The problem here isn’t that we’re doing another book ban. We’ve been here before, and we’ll be here again. When I was a kid, it was Harry Potter. At one point, it wasn’t even books, but heavy metal records. These things pop up occasionally, because Philistines aren’t just Biblical bad guys, but our representatives and attorneys general. They’re our neighbors, our cousins, our city councilors and policemen. They’re often the majority. I don’t despair for the kids who will never read Brave New World because most of those kids are either Philistines or will grow up to become Philistines. The ones who want to read books like that will eventually find them, maybe later than high school, but they’ll be unable to avoid that book if they just look around. This is one reason I think that book burning isn’t such a big deal: if it’s your own book, and it’s not, say, a rare copy or something, then fine, who gives a shit? Sure, the Nazis burned books, but the problem was that they were other peoples’ books, and they were burned specifically to make them unavailable. A person who burns a book because he disagrees with it isn’t really doing anything worth getting mad over, unless doing so makes that book actually harder to get a hold of. And the books on this list, a mix of pop trash and deep wisdom, will be almost exactly as available to these kids as before. Chances are, some will actually seek out these books because adults don’t want the kids to read them. Build a censorship regime, and the first thing you’ll figure out is how strongly certain people want to read things you don’t want them to.

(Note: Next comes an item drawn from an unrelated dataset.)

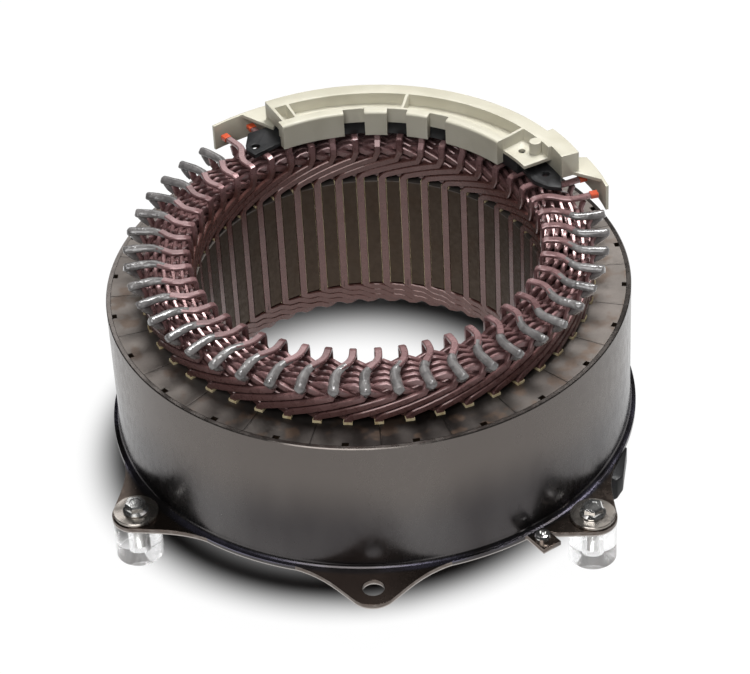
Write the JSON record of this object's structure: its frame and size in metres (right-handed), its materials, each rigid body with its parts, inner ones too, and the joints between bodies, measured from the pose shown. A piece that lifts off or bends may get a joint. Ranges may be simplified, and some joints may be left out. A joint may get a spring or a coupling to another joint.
{
  "type": "motor generator stator",
  "caption": "Ring-shaped stator: segmented laminated core in a pressed steel ring with ears, flat-wire winding with coated joints, terminal cover and clear feet.",
  "frame": {"origin": "centre of the rotor bore, at the middle of the laminated stack", "axes": "+Z along the bore towards the coated joints and the terminal cover, -Y towards the ear with the free hole in front, +Y towards the terminal cover"},
  "size_m": [0.2862, 0.336, 0.151],
  "materials": {
    "core_steel": "dull laminated steel, stained",
    "ring_steel": "semi-gloss gunmetal with heat tints",
    "liner_paper": "matt insulating paper",
    "enamelled_wire": "enamelled copper, satin",
    "joint_epoxy": "glossy dipped epoxy",
    "red_sleeve": "matt sleeve",
    "ivory_plastic": "satin moulded plastic",
    "black_plastic": "satin moulded plastic",
    "zinc_steel": "bright zinc",
    "washer_steel": "plated steel",
    "clear_acrylic": "clear cast acrylic"
  },
  "bodies": {
    "root": {"core_segment_01": "core_steel", "core_segment_02": "core_steel", "core_segment_03": "core_steel", "core_segment_04": "core_steel", "core_segment_05": "core_steel", "core_segment_06": "core_steel", "core_segment_07": "core_steel", "core_segment_08": "core_steel", "core_segment_09": "core_steel", "core_segment_10": "core_steel", "core_segment_11": "core_steel", "core_segment_12": "core_steel", "core_segment_13": "core_steel", "core_segment_14": "core_steel", "core_segment_15": "core_steel", "core_segment_16": "core_steel", "core_segment_17": "core_steel", "core_segment_18": "core_steel", "core_segment_19": "core_steel", "core_segment_20": "core_steel", "core_segment_21": "core_steel", "core_segment_22": "core_steel", "core_segment_23": "core_steel", "core_segment_24": "core_steel", "outer_ring": "ring_steel", "slot_liners": "liner_paper", "slot_conductors": "enamelled_wire", "inner_lead_ramps": "enamelled_wire", "outer_lead_ramps": "enamelled_wire", "bridge_wires": "enamelled_wire", "coated_joints": "joint_epoxy", "lead_sleeves": "red_sleeve", "terminal_cover": "ivory_plastic", "terminal_base": "black_plastic", "connector_housing": "black_plastic", "tab_screw": "zinc_steel", "clear_feet": "clear_acrylic", "mount_washers": "washer_steel", "mount_bolts": "zinc_steel", "crest_row_1": "enamelled_wire", "crest_row_2": "enamelled_wire", "crest_row_3": "enamelled_wire", "crest_row_4": "enamelled_wire", "crest_row_5": "enamelled_wire", "lower_crest_row_1": "enamelled_wire", "lower_crest_row_2": "enamelled_wire", "lower_crest_row_3": "enamelled_wire", "lower_crest_row_4": "enamelled_wire", "lower_crest_row_5": "enamelled_wire", "lower_crest_row_6": "enamelled_wire"}
  },
  "joints": []
}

No, the problem isn’t the ineffectual, performative banning of books, but the fact that this will keep happening like clockwork as long as we indulge the idea that random idiots get as much a say in the affairs of government as the rest of us. Despite the takes you’ll see on this, these bans aren’t anti-democratic; they’re the perfect example of democracy in action. Enjoy, it’s not going anywhere anytime soon.